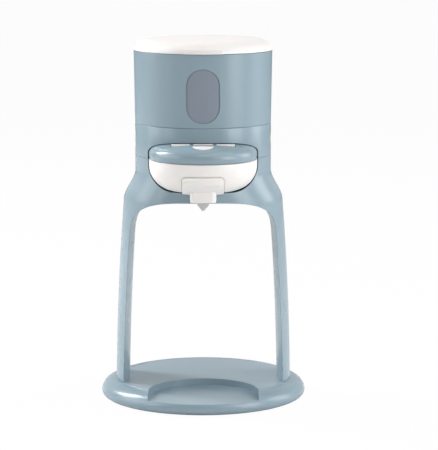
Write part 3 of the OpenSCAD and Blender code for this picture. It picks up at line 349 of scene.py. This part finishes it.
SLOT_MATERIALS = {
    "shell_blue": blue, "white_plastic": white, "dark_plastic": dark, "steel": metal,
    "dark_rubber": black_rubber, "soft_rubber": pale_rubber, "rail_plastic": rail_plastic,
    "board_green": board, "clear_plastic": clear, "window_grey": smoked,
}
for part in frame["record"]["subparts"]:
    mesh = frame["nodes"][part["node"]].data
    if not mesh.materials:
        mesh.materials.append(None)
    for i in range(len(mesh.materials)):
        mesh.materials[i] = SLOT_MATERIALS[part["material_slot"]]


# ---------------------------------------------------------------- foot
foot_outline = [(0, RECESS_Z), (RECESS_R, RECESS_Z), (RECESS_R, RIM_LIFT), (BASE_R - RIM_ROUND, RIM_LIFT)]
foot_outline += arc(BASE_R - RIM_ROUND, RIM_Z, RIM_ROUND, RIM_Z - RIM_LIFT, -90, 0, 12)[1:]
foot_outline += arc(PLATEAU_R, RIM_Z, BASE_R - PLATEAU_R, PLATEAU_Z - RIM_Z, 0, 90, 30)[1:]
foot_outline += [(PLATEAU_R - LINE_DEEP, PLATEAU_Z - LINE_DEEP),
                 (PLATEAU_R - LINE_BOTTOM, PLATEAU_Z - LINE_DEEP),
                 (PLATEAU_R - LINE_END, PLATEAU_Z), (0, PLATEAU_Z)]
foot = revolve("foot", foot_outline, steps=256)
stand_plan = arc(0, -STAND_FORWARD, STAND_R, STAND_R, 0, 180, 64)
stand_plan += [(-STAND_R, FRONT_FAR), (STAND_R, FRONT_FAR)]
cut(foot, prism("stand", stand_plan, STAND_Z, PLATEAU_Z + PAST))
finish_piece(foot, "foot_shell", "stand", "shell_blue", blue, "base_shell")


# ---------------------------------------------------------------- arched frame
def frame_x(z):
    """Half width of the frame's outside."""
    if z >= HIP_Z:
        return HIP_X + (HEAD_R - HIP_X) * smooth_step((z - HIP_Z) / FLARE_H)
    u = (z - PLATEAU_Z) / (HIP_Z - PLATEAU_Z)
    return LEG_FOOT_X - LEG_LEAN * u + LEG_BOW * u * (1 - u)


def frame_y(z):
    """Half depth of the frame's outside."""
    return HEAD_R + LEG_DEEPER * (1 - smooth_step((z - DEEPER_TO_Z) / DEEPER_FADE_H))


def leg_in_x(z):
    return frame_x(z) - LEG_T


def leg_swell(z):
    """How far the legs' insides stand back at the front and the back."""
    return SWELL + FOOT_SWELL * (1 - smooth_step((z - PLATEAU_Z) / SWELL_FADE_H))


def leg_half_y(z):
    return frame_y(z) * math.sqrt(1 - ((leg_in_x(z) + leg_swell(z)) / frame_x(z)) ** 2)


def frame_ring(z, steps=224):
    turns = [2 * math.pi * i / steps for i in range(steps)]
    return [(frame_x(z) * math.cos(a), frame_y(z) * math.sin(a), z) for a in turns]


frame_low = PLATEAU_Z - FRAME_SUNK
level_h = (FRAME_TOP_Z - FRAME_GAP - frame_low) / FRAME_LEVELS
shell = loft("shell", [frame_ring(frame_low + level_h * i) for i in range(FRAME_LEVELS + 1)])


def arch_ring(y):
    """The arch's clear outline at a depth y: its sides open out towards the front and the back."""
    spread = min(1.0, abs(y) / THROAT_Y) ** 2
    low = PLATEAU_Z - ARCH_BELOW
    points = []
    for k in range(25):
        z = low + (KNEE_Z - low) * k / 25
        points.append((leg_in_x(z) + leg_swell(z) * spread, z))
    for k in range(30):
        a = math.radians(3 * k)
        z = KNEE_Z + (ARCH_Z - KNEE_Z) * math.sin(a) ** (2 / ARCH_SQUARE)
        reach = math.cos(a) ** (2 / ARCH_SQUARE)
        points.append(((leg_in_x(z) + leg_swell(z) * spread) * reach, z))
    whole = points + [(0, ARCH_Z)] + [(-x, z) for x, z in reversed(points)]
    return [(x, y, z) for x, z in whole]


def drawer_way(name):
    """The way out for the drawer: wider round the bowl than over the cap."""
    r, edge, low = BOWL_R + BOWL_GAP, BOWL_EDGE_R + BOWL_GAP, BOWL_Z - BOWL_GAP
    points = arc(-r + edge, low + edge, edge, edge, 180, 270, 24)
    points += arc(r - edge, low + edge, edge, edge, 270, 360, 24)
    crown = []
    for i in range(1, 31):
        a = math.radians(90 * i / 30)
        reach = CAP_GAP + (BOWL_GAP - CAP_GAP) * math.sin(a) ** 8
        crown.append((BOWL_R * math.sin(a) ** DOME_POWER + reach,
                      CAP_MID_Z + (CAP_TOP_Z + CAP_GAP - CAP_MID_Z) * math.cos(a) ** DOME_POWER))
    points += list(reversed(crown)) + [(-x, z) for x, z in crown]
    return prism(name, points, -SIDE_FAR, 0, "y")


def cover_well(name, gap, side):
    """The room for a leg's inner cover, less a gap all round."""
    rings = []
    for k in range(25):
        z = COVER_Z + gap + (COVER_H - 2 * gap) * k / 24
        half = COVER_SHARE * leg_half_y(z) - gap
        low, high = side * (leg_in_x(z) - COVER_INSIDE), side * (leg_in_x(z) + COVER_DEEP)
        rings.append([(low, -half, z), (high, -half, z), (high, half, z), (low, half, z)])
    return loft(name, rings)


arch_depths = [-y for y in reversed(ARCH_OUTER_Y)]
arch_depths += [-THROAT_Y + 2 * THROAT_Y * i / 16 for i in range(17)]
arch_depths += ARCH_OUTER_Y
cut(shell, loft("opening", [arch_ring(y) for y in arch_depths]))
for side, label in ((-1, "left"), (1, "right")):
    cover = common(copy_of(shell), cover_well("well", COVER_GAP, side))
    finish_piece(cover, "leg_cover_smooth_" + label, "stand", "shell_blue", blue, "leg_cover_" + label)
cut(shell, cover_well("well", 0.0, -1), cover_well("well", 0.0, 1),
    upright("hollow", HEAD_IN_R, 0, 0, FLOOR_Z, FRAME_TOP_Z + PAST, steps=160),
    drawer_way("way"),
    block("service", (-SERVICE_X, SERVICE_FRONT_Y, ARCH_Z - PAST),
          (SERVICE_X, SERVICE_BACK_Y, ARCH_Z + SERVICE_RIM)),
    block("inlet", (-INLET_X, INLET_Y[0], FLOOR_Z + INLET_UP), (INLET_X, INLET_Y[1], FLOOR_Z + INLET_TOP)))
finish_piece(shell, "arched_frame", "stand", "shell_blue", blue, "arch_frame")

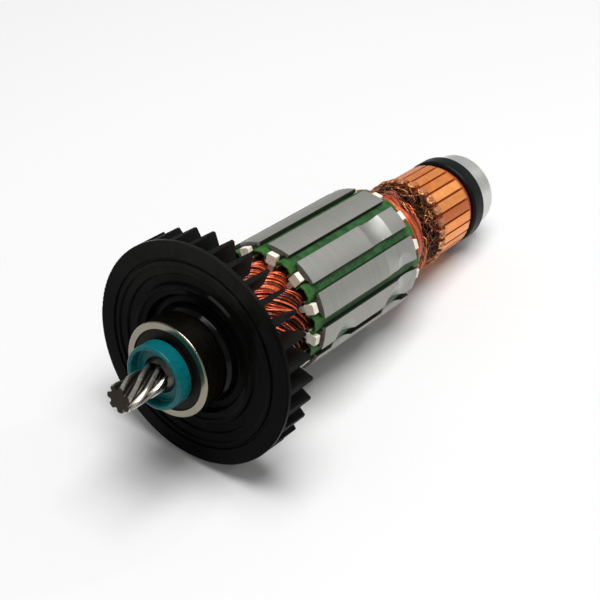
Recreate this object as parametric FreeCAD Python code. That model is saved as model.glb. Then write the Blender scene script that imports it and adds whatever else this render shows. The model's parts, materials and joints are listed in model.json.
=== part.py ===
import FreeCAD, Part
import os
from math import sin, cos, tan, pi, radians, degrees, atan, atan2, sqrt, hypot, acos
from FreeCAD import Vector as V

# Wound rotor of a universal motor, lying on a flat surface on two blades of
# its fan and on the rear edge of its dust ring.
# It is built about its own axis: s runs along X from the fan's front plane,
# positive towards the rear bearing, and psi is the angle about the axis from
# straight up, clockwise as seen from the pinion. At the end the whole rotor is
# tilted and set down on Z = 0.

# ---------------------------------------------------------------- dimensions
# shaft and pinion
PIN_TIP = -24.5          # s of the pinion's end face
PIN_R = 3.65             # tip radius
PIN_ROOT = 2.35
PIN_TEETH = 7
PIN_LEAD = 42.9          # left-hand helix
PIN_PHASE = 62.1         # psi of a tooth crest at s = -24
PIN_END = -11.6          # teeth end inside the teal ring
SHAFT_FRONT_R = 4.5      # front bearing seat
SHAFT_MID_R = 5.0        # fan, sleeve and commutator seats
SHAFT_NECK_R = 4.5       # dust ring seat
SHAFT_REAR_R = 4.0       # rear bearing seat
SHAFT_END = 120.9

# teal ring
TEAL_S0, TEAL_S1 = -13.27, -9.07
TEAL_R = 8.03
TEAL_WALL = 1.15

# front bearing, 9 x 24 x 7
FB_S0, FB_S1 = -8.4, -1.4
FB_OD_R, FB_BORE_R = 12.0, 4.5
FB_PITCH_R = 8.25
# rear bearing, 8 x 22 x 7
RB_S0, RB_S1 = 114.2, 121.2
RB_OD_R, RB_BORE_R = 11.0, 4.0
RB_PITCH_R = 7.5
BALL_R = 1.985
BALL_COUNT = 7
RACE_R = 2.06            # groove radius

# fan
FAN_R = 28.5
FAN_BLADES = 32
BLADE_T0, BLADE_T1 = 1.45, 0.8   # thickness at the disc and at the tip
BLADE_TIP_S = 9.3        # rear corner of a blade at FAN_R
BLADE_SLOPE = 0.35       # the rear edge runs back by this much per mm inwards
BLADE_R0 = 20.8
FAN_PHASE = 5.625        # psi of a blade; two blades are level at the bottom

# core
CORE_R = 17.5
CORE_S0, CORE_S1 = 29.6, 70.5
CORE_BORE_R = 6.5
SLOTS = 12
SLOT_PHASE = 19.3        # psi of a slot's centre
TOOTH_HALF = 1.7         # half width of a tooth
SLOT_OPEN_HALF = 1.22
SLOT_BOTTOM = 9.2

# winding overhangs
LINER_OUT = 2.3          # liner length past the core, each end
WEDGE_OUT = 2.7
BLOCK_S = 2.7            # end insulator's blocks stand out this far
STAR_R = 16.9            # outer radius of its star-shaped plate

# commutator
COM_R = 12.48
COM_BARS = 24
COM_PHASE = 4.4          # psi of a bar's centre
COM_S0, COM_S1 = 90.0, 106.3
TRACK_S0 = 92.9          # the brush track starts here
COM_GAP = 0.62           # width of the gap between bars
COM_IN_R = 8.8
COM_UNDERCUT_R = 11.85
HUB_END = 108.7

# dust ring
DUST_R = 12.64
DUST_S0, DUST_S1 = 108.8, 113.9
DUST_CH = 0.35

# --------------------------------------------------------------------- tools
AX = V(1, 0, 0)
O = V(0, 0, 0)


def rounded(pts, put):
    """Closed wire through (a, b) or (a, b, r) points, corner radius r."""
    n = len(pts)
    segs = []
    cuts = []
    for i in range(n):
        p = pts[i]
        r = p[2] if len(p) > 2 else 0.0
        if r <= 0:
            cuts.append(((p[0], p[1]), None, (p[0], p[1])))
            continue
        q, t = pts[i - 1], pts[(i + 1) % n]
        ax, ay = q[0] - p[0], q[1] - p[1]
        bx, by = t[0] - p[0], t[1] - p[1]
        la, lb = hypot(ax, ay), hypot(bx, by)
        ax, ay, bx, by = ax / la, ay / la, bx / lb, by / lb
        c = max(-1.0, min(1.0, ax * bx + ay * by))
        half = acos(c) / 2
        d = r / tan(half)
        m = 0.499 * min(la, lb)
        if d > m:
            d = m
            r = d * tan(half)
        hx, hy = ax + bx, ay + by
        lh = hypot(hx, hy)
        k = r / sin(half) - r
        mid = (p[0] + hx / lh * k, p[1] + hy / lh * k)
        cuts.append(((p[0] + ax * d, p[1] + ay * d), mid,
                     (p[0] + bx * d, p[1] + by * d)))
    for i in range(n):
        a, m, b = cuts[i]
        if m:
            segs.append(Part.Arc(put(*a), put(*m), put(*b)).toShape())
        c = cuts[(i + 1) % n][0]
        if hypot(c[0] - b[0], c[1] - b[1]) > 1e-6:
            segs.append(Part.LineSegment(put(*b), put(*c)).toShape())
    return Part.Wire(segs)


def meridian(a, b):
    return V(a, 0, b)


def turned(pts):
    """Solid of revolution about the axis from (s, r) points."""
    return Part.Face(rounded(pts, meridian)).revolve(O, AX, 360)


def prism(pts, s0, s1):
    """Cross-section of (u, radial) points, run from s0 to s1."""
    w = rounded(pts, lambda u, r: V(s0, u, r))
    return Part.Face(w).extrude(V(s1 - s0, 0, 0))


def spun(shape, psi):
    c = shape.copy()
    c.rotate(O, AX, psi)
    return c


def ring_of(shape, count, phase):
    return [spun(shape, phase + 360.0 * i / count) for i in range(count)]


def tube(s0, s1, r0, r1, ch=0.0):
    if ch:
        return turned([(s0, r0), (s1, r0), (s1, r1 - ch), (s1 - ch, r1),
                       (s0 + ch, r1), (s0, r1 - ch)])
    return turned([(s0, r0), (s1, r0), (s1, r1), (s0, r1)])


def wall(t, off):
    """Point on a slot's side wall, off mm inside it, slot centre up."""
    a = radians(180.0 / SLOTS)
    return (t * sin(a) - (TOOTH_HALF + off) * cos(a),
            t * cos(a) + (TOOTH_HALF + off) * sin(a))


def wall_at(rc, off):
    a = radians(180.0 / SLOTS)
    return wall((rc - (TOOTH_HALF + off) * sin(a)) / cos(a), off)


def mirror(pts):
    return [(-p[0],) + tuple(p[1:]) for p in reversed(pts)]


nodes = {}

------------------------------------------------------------

TASK DIRECTIONS
Pull out and copy each line containing the string "scene".

ANSWER FOR THIS EXERCISE
Write part 3 of the OpenSCAD and Blender code for this picture. It picks up at line 349 of scene.py. This part finishes it.
Recreate this object as parametric FreeCAD Python code. That model is saved as model.glb. Then write the Blender scene script that imports it and adds whatever else this render shows. The model's parts, materials and joints are listed in model.json.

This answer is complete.